In altre parole, l’ufficio impositore non potendo chiedere al contribuente la modifica di un atto ormai divenuto definitivo, avrebbe dovuto necessariamente e opportunamente informarlo della necessita di dotarsi di ulteriore documentazione (certificato o attestazione provvisoria dell’Ispettorato), al fine di
potere beneficiare delle agevolazioni fiscali previste ex lege, evitando così l’irrogazione a suo carico della sanzione per omesso versamento dell’imposta ordinaria comunque dovuta.
Nel caso di cui ci si occupa, la controversia non ha tuttavia ad oggetto il diritto del contribuente alle richiamate agevolazioni, vale a dire non riguarda la questione di merito, bensì il diritto ad ottenere un’informazione completa dall’amministrazione finanziaria.

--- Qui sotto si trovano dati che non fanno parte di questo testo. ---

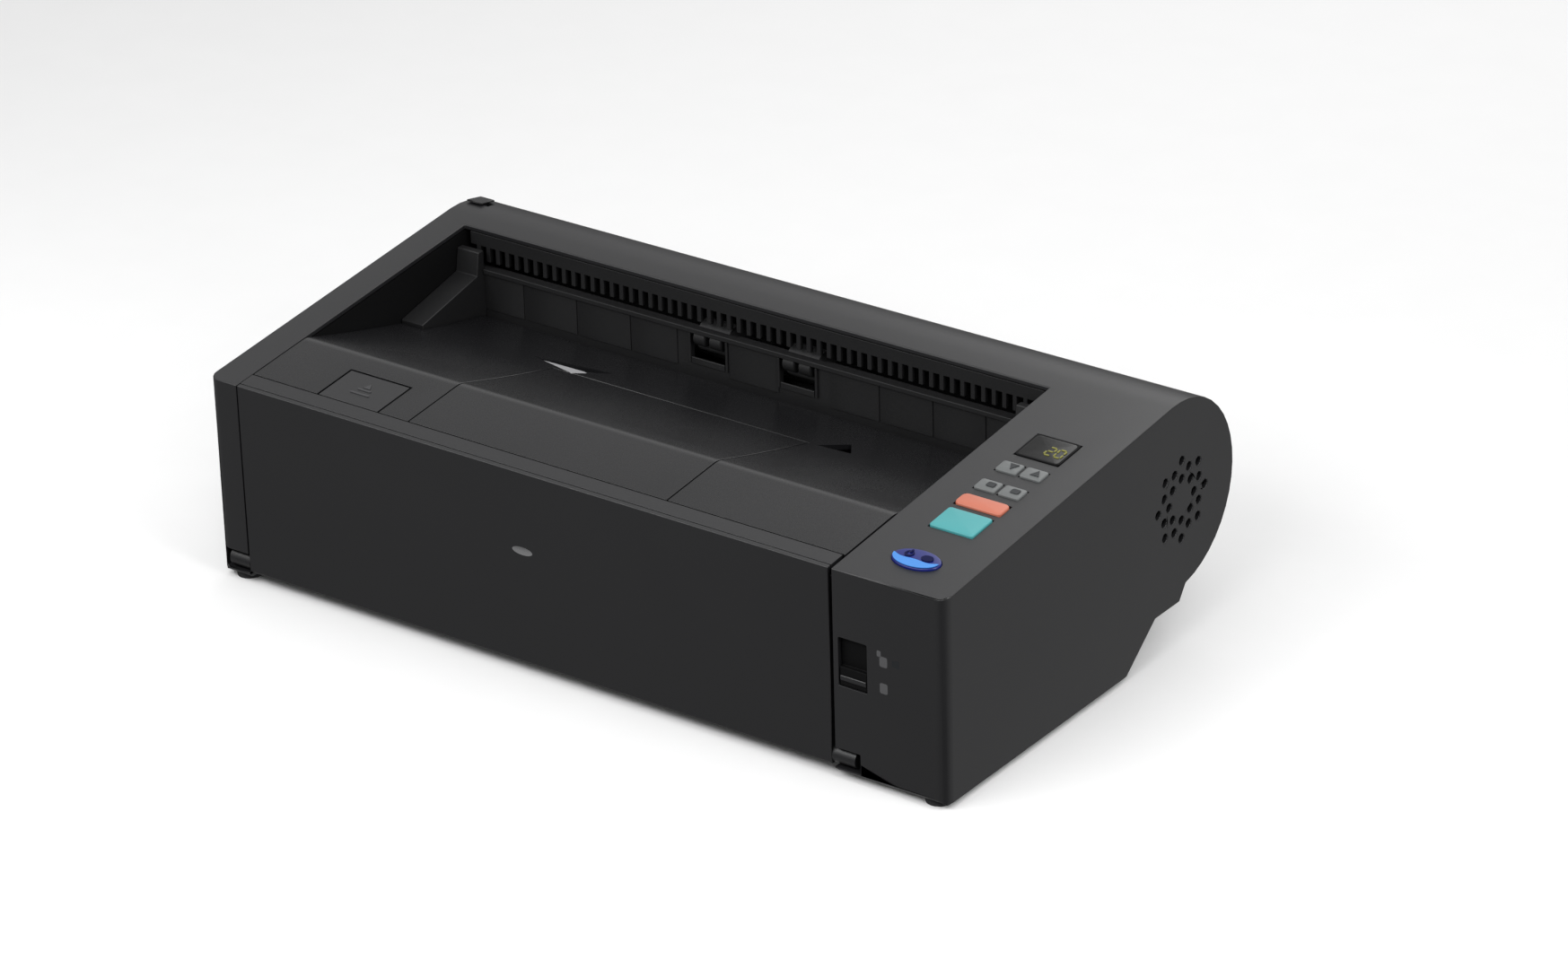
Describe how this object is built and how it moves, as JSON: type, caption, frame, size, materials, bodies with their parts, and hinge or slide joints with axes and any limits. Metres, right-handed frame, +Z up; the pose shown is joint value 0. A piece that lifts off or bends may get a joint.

Diversamente, l’ufficio impositore ha richiesto al contribuente un dato assolutamente irrilevante, ossia, la dichiarazione sul valore dell’atto provvedendo a tassarlo in misura agevolata, pur in assenza delle condizioni previste ex lege, alimentando così nel contribuente un’aspettativa in ordine alla idoneità della documentazione prodromica al beneficio.
Il comportamento derogatorio assunto nel caso di specie dall’amministrazione finanziaria rispetto ai più volte richiamati principi di chiarezza, trasparenza, collaborazione e buona fede nei confronti del contribuente hanno legittimato quest’ultimo ad intraprendere un’azione giudiziale davanti al Giudice ordinario, al fine di ivi ottenere il ristoro delle maggiori somme richieste dall’ufficio del registro tramite la notifica dell’avviso di liquidazione, maggiori somme la cui richiesta poteva essere evitata nel caso in cui il contribuente avesse avuto contezza sulla esatta documentazione da esibire.
Non c’è dubbio, ad avviso di chi scrive, che nel caso di specie, si tratta di un’Ordinanza singolare non di poco conto, in con così come disposti dalla più volte richiamata L.n°212/2000, a dimostrazione che le molteplici e frequenti deroghe allo Statuto dei Diritti del contribuente qualche volta possono costare care all’amministrazione finanziaria.